Produced from 1934 to 1940 in very few examples by the Stout Motor Car Company owned by aviation and car pioneer William Stout Bushnell, the Scarab is inspired by the shape of the beetle, from which it takes its name. Stout created a luxury lounge on wheels, protected by an aluminium shell which could accommodate up to seven passengers. To do this he used innovative materials for the time, such as aluminium for the body, steel pipes for the chassis and high quality wood for the interior. The latter was extremely modular, with seats that could be moved according to the needs of the moment, even to form a lounge or around a folding table: only the driver’s seat was fixed. Practically a forerunner of modern minivans. The Ford V8 engine was fitted at the front and the car had a rear-wheel drive.
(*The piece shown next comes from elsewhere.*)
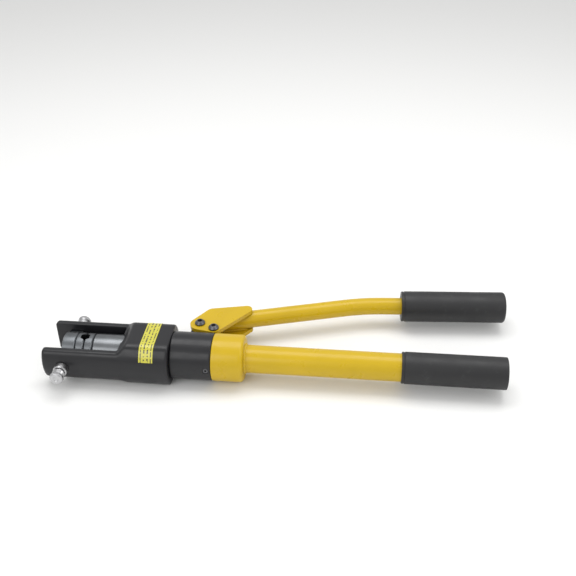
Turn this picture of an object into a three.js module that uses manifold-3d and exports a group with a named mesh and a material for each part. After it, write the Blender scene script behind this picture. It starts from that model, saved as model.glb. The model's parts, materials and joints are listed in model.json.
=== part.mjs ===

The first Stout Scarab prototype built in 1932 was based on a unitary aluminium structure, unlike the body-on-frame vehicles of its age.
Design inspired by aircraft fuselages
The front of the car was characterised by curved lines. The chrome headlights were protected by chrome louvers and were very close to the double windscreen divided by an elegant fin. The distinctive Scarab emblem, proudly placed on the front bonnet, was framed by metal wings replacing the conventional grille. The shape of the Scarab was similar to the fuselage of an aircraft with a rear end reminiscent of the tail of a beetle. The only vehicle that looked as futuristic in the 1930s was the Dymaxion car (1933), a three-wheeled prototype designed by inventor Buckminster Fuller.
The car had four windows and one doors on each side, one for the driver and a central one for the passengers. The complete absence of external door handles was another interesting distinctive feature; these were replaced by electric buttons, a great innovation for the time, for better aerodynamics. At the same time special hinges allowed easier access to the interior. Thanks to the long wheelbase (3480 mm), the lack of an axle shaft and the design of the body covering the entire width of the vehicle, the Scarab could accommodate seven passengers and was much more spacious and practical than any other vehicle of similar dimensions (length 4966 mm). The luxurious cabin was similar to an office, with a flat floor, retractable table, wicker basket roof, interior lighting, a full width rear sofa and three independent seats. Two of the passenger seats were fitted with skids that allowed them to move and rotate freely, forming different layouts, while the driver’s seat was fixed.
A car too much ahead of its time
To demonstrate the practicality, comfort, driveability and reliability of his creation, William Bushnell Stout drove his Scarab daily, travelling more than 250,000 miles across the United States, often sleeping and dining in his car.
In 1934 the Stout Motor Car Company was founded to put the Scarab into production. The plan was to build 100 units of Scarab per year in the Dearborn plant in Michigan, but the high price of $5,000, which was higher than the value of an average house during the Great Depression, led to a short production of only nine vehicles between 1932 and 1936. Mass production never started and the nine specimens were built and assembled by hand, so that no two Scarabs are identical. It is estimated that five Scarabs have survived to the present day, and one still functioning car is part of the Detroit Historical Museum’s collections, which periodically exhibits it to the public.
Unfortunately, the Scarab was too innovative and it seems the world was not yet ready to appreciate its virtues. With this idea Stout anticipated projects with a single-volume rear engine such as the Volkswagen Type 2 (1950) and the Fiat 600 Multipla (1956). In fact, the first real minivans would arrive half a century later, with the Alfa Romeo New York Taxi (1976) and Lancia Gamma (1978) prototypes by Italdesign, which explored the idea of practicality, leading to the first real production minivans: the Dodge Caravan (1983) in the United States and the Renault Espace (1984) in Europe.